→ **TASK DIRECTIONS**
Output every line below exactly.
......
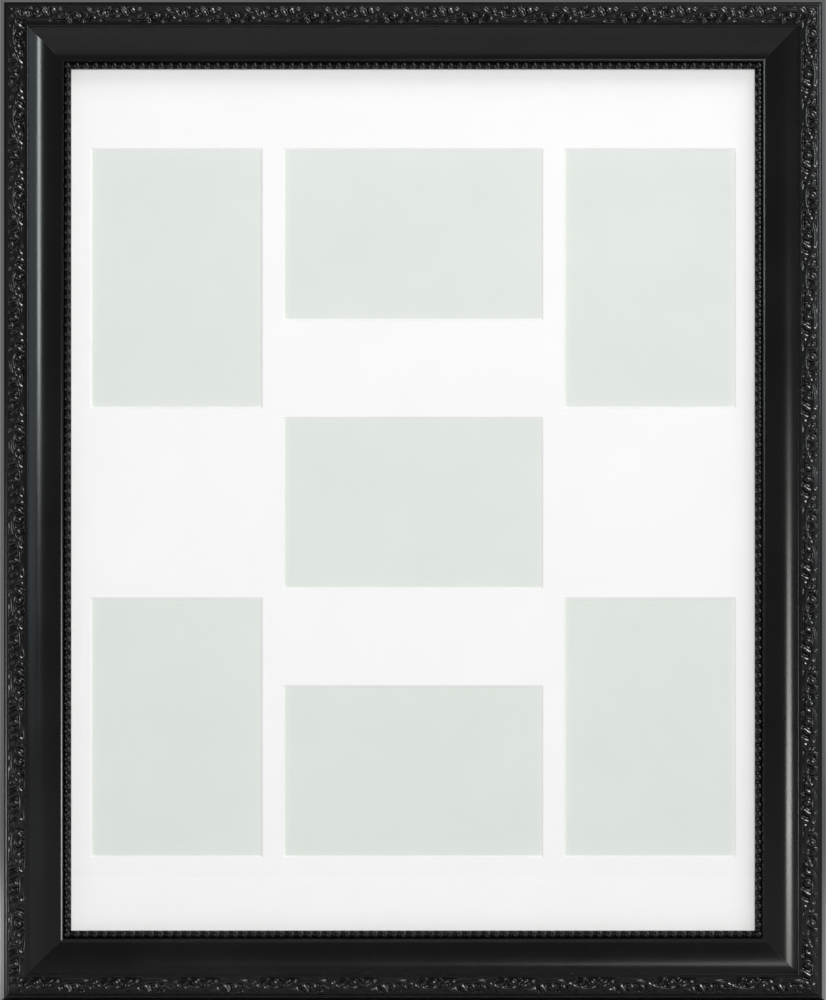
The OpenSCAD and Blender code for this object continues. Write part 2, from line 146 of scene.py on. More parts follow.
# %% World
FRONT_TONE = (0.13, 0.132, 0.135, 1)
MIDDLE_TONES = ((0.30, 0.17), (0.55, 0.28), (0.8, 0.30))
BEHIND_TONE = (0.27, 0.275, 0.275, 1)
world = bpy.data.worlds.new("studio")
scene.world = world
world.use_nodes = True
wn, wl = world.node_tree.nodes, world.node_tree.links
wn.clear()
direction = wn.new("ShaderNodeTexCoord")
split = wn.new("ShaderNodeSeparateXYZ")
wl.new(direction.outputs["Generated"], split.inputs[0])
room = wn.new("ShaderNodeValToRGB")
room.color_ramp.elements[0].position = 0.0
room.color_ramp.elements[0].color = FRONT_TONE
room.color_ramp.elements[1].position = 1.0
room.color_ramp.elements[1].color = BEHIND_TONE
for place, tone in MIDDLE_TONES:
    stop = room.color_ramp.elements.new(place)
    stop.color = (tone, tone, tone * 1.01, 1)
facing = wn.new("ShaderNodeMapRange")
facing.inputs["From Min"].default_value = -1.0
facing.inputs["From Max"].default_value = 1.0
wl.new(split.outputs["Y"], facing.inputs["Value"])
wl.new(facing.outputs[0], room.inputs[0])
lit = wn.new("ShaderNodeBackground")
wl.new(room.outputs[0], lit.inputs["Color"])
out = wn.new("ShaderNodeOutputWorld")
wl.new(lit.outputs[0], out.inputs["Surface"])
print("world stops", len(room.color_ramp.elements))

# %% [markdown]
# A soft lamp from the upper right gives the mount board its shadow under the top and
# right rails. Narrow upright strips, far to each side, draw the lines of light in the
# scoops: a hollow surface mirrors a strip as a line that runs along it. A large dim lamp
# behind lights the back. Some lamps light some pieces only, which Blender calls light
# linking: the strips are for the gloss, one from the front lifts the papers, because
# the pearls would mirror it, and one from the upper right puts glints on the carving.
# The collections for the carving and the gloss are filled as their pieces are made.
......
→ **FULL OUTPUT**
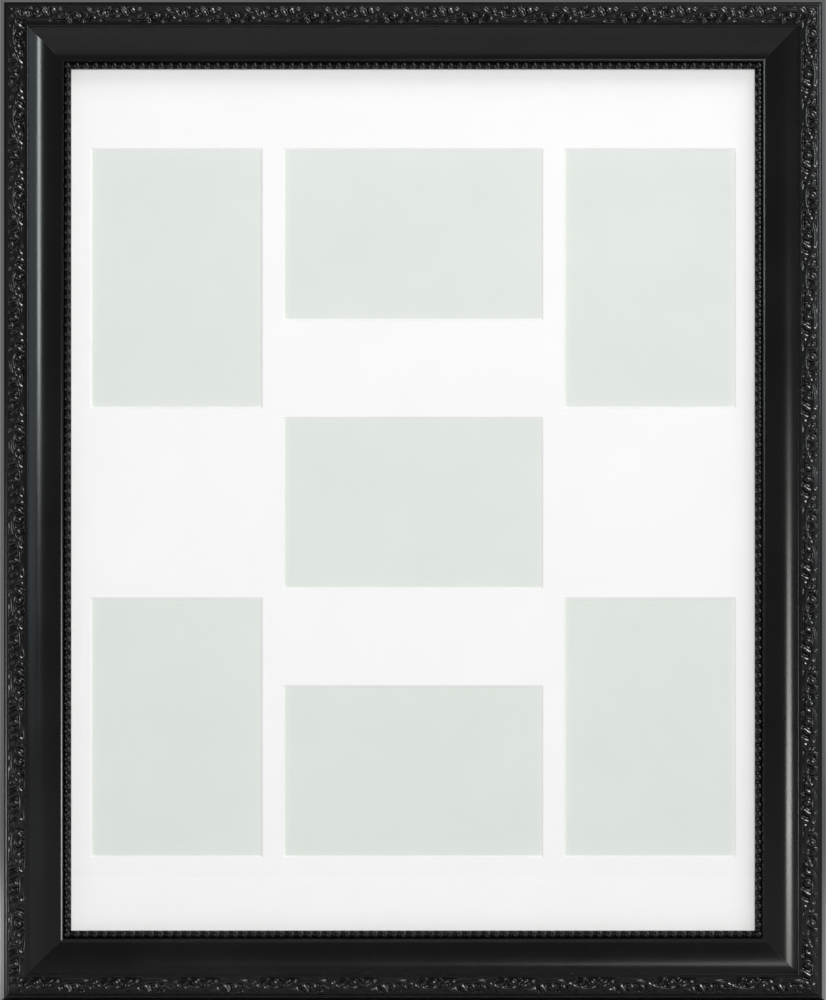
The OpenSCAD and Blender code for this object continues. Write part 2, from line 146 of scene.py on. More parts follow.
# %% World
FRONT_TONE = (0.13, 0.132, 0.135, 1)
MIDDLE_TONES = ((0.30, 0.17), (0.55, 0.28), (0.8, 0.30))
BEHIND_TONE = (0.27, 0.275, 0.275, 1)
world = bpy.data.worlds.new("studio")
scene.world = world
world.use_nodes = True
wn, wl = world.node_tree.nodes, world.node_tree.links
wn.clear()
direction = wn.new("ShaderNodeTexCoord")
split = wn.new("ShaderNodeSeparateXYZ")
wl.new(direction.outputs["Generated"], split.inputs[0])
room = wn.new("ShaderNodeValToRGB")
room.color_ramp.elements[0].position = 0.0
room.color_ramp.elements[0].color = FRONT_TONE
room.color_ramp.elements[1].position = 1.0
room.color_ramp.elements[1].color = BEHIND_TONE
for place, tone in MIDDLE_TONES:
    stop = room.color_ramp.elements.new(place)
    stop.color = (tone, tone, tone * 1.01, 1)
facing = wn.new("ShaderNodeMapRange")
facing.inputs["From Min"].default_value = -1.0
facing.inputs["From Max"].default_value = 1.0
wl.new(split.outputs["Y"], facing.inputs["Value"])
wl.new(facing.outputs[0], room.inputs[0])
lit = wn.new("ShaderNodeBackground")
wl.new(room.outputs[0], lit.inputs["Color"])
out = wn.new("ShaderNodeOutputWorld")
wl.new(lit.outputs[0], out.inputs["Surface"])
print("world stops", len(room.color_ramp.elements))

# %% [markdown]
# A soft lamp from the upper right gives the mount board its shadow under the top and
# right rails. Narrow upright strips, far to each side, draw the lines of light in the
# scoops: a hollow surface mirrors a strip as a line that runs along it. A large dim lamp
# behind lights the back. Some lamps light some pieces only, which Blender calls light
# linking: the strips are for the gloss, one from the front lifts the papers, because
# the pearls would mirror it, and one from the upper right puts glints on the carving.
# The collections for the carving and the gloss are filled as their pieces are made.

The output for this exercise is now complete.